Solo a Platón se le ocurrió hablar de manera franca y frontal sobre el amor en su célebre diálogo El Banquete. Los demás filósofos han tomado tal tema como cosa banal, pueril, propio al recóndito mundo de los poetas y la poesía. Aunque el arte en general lo ha tomado como un tema recurrente, renovable y renovador y los grandes filósofos lo aceptan como una innegable y vital pasión humana o como un hándicap de la naturaleza para mantener viva la especie, la verdad es, ante todo, que no hay un tratado filosófico definitivo sobre el amor. Es más, en los grandes sistemas filosóficos occidentales apenas aflora la idea del amor; sin ocupar un lugar entre las grandes categorías con la que se articula la filosofía moderna.

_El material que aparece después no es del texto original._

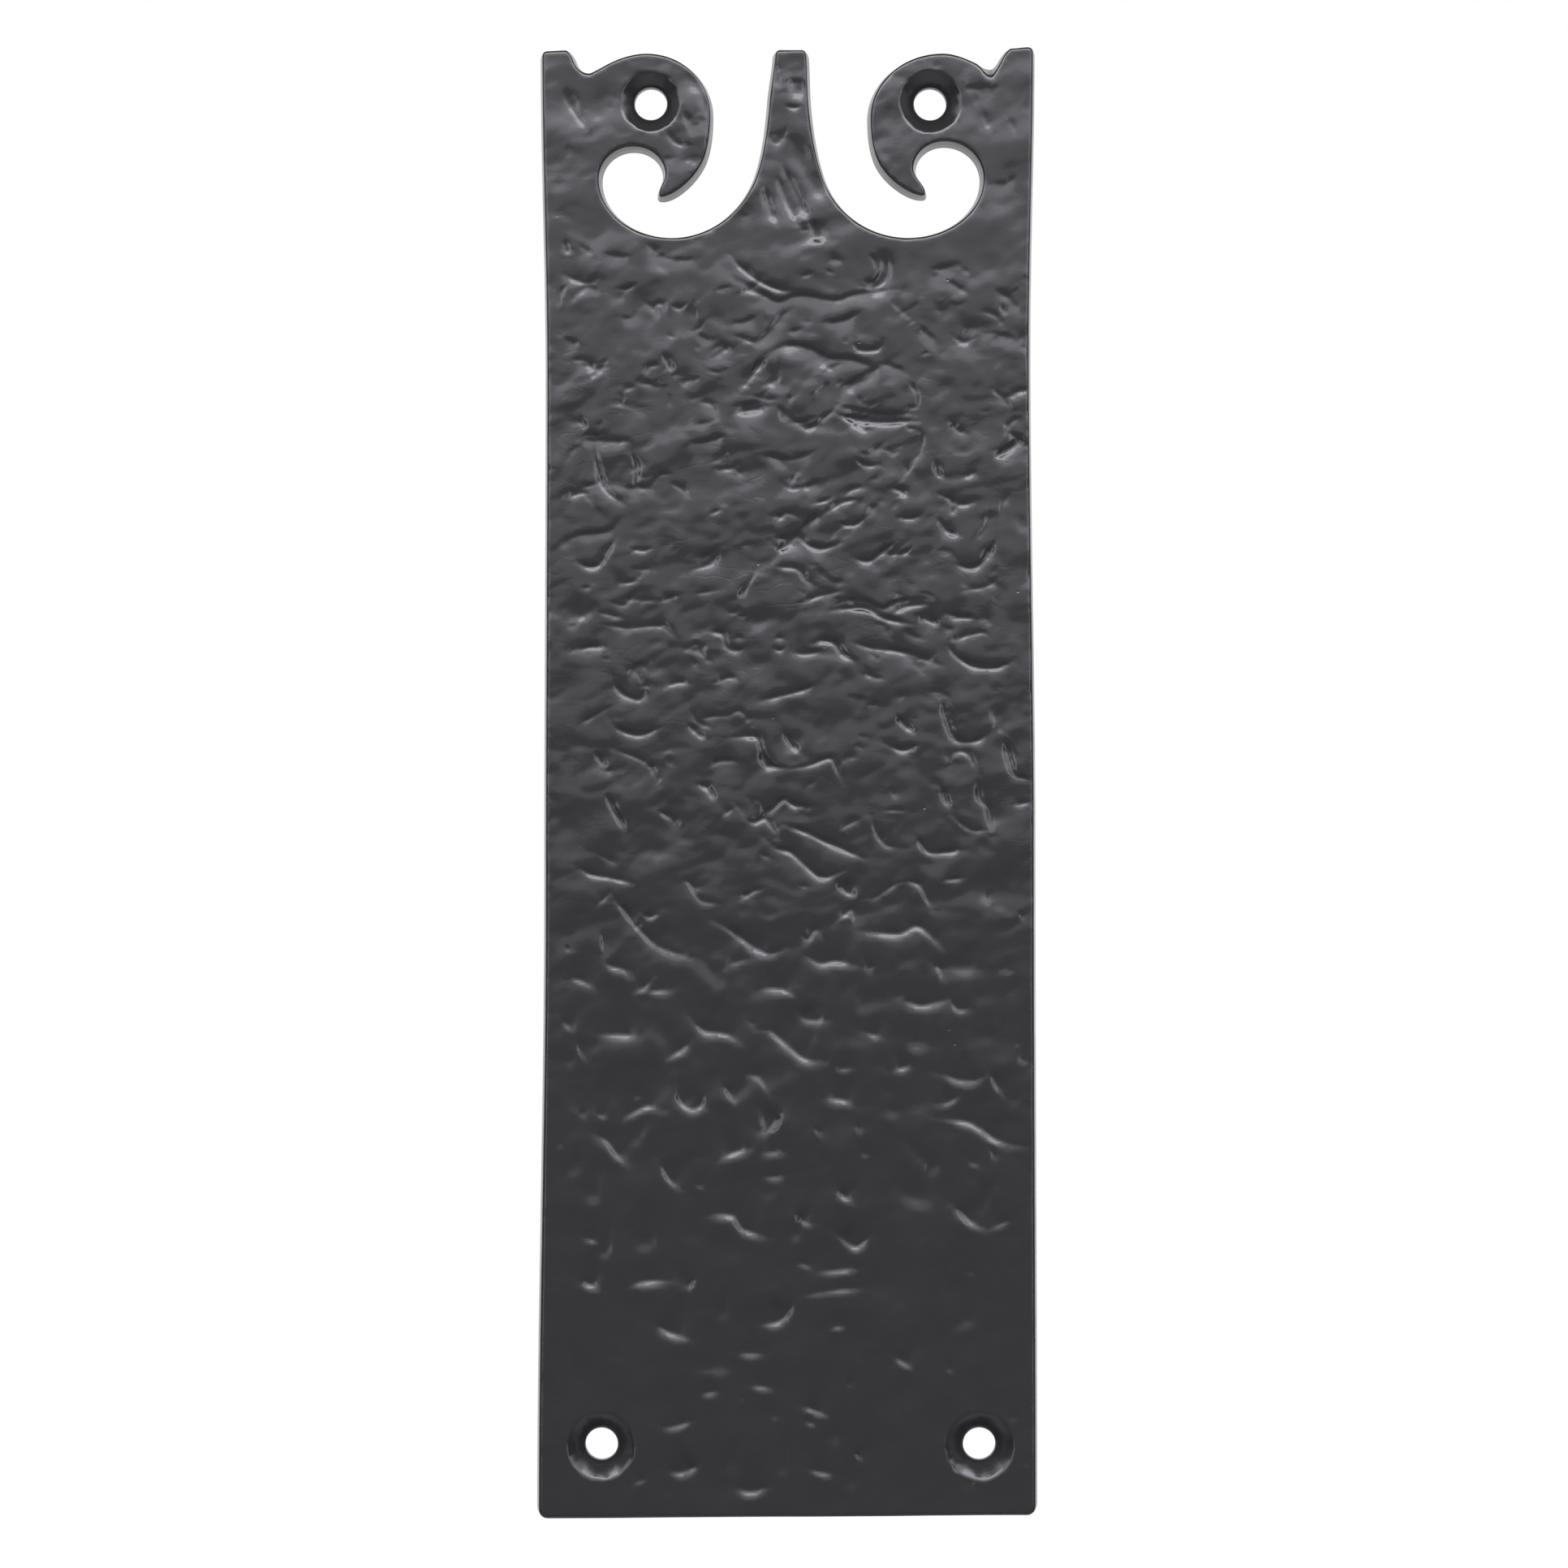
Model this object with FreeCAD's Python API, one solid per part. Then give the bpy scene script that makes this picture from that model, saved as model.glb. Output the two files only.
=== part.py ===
import FreeCAD, Part
import math
import os
import random

# Door finger plate, one rough iron casting. The front faces -Y, the flat back lies at Y = 0, +Z is up.
# The origin is the centre of the back. Every length is in mm.

NODE = "finger_plate"

# Plate
plate_height = 230.0
plate_width = 78.3
plate_thickness = 4.0
wall_draft = 0.45          # lean of the walls, from the back to the start of the edge rounding
edge_drop = 0.55           # depth over which the front edge turns in
edge_turn = 0.42           # how far the front edge turns in over that depth
foot_corner = 1.8
horn_corner = 1.15

# Crest, measured in from the side edge and down from the top, but the spike is measured from the middle.
# The casting's two halves differ a little, as the pattern was made by hand. The eye is the screw hole in the
# scroll and the toe the one by the foot, each with the width of its countersink at the face.
LEFT = dict(
    edge_in_top=0.55, edge_in_waist=1.33, waist_drop=52.0, edge_in_belly=1.08, belly_drop=134.0,
    foot_drop=-0.1,
    horn_drop=0.7, horn_dip=-0.1, horn_width=4.9,
    horn_flank_in=6.35, horn_flank_drop=2.75, horn_flank_turn=250.0,
    notch_in=8.3, notch_drop=4.1, notch_dip=1.2,
    brow_in=10.25, brow_drop=3.2, brow_turn=150.0,
    peak_in=17.35, peak_drop=1.1,
    throat_in=27.6, throat_drop=11.0,
    elbow_in=26.2, elbow_drop=18.9, elbow_turn=298.0,
    chin_in=21.9, chin_drop=23.5, chin_turn=328.0,
    tip_in=18.9, tip_drop=23.85,
    palm_in=19.7, palm_drop=20.4,
    vault_in=15.2, vault_drop=16.5,
    bowl_in=10.25, bowl_drop=21.1,
    floor_in=21.2, floor_drop=29.8,
    flare_out=5.2, flare_drop=20.4, flare_turn=110.0,
    spike_root=3.2, spike_root_drop=9.0, spike_top=2.3, spike_drop=0.55, spike_corner=1.1,
    eye_in=17.85, eye_rim=9.25, toe_in=10.15, toe_rim=10.4,
)
RIGHT = dict(
    edge_in_top=0.43, edge_in_waist=1.08, waist_drop=47.0, edge_in_belly=0.3, belly_drop=124.0,
    foot_drop=0.4,
    horn_drop=0.1, horn_dip=0.2, horn_width=4.6,
    horn_flank_in=6.2, horn_flank_drop=2.4, horn_flank_turn=244.0,
    notch_in=7.45, notch_drop=3.5, notch_dip=3.2,
    brow_in=9.4, brow_drop=2.75, brow_turn=152.0,
    peak_in=14.95, peak_drop=1.1,
    throat_in=26.65, throat_drop=11.5,
    elbow_in=25.1, elbow_drop=19.2, elbow_turn=301.0,
    chin_in=21.1, chin_drop=23.05, chin_turn=329.0,
    tip_in=17.4, tip_drop=23.6,
    palm_in=19.06, palm_drop=19.5,
    vault_in=14.65, vault_drop=15.7,
    bowl_in=9.05, bowl_drop=21.0,
    floor_in=20.35, floor_drop=29.8,
    flare_out=5.8, flare_drop=20.4, flare_turn=108.0,
    spike_root=3.72, spike_root_drop=9.0, spike_top=3.4, spike_drop=0.55, spike_corner=1.1,
    eye_in=16.85, eye_rim=9.65, toe_in=9.15, toe_rim=10.6,
)

# Screw holes, countersunk from the front
screw_bore = 5.05
eye_drop = 9.1
toe_rise = 11.6
countersink_angle = 90.0

# Relief of the front, a depth below the face
relief_pitch = 1.7         # spacing of the surface's poles
relief_reach = 2.4         # how far a mark's shallow side runs out
relief_edge = 0.8          # how wide its steep side is
relief_floor = 0.6         # the deepest it goes
mark_strength = 1.4         # every mark's depth is multiplied by this
swell_depth = 0.07
swell_length = 17.0
dent_count = 150
dent_depth = 0.15
dent_size = 3.4
dent_seed = 7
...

Tanto el amor como la felicidad fueron desterrados del pensamiento racional por la sencilla razón de ser “más irracional”, fuera de lógica, de lo que imaginamos. El mismo Platón coloca a Eros (el amor sexual) como el camino a-lógico hacia el mundo de las ideas que es el mundo del ser; no de la apariencia. Eros, hija de Poros y Penia, encarna tanto la abundancia como el dolor en el amor y, por tanto, puede brindarnos la vivencia más sublime como también la dolorosa tragedia de lo no vivido. Las experiencias cotidianas de antaño y actuales dan fe de esta ambigüedad del amor. Sobra la literatura en torno al tema. Pero, el tema sempiterno de la poesía se aisló rotundamente del pensamiento racional y el filósofo se vio a sí mismo como simplemente eso: un alma racional y lógica que, desde su supremacía sustancial, doblegaba el bajo mundo de las pasiones al que se reducía tercamente el amor.
Arthur Schopenhauer nos brindó un brevísimo escrito sobre el amor en su texto El Amor, Las Mujeres y la Muerte. Sus ideas sobre el amor se conectan con las reflexiones sobre la voluntad de vivir en el mundo. En el pensador alemán, el amor sigue siendo esa “pasión frívola” que estará ahí por siempre, como posibilidad de perpetuar la especie, pues, su fundamento es instintivo.
Pasión, instinto, pasión instintiva, lo cierto es que el amor sigue siendo una preocupación cultural que a veces es banal por exceso y superficialidad en su tratamiento. Pero ello no oculta lo crucial y fundamental cuando hablamos de las vivencias, del cuerpo, de la alteridad. El discurso mercadológico de estos días más que desvelar y transparentar la verdadera naturaleza del amor, la oculta. El márquetin vende, pero destruye al trocar en mercancía y valor de uso lo inagotable, lo mistérico hecho carne.
El márquetin es capitalismo vacuo, sin espíritu (¡y pensar que en el origen del capitalismo hay un espíritu religioso-protestante!). Si bien todo amor necesita ser expresivo y mediatizarse simbólicamente en gestos significativos, en su naturaleza el amor es la antítesis del mercado porque es trueque, donación, gracia que se da y se recibe, alabanza del amado al amante y del amante al amado. Ese trueque, esa donación, esa gracia, esa alabanza ocurren en la esfera íntima: allí donde da igual ser pobre o rico, tener o no tener porque lo que importa es ser sí mismo y ser-donación-entrega por y para el otro. La muerte más ignominiosa para el amor es el mercado. Allí donde hay amor, no hay mercado.
Anthony Giddens tiene un hermoso trabajo sobre el amor pasión, el amor romántico y el amor confluente, se titula La Transformación de la Intimidad. Destaca el autor los cambios sufridos en el occidente moderno en la vivencia del amor y la sexualidad. El amor confluente es el espacio de dos libertades que deciden, autónomamente, establecer una relación de pareja sin más ideales que los del “estar juntos” que se renueva cada día, en cada entrega y en el que nadie complementa las carencias del otro, sino que cada uno es aquello que quiere ser. El amor confluente incorpora los otros dos.
Hay una dialéctica en el amor: uno no es el otro, ambos son distintos de sí pues uno es la negación del otro. El milagro del amor es que esta negación intrínseca es productiva ya que es síntesis mediatizada por la relación de pareja.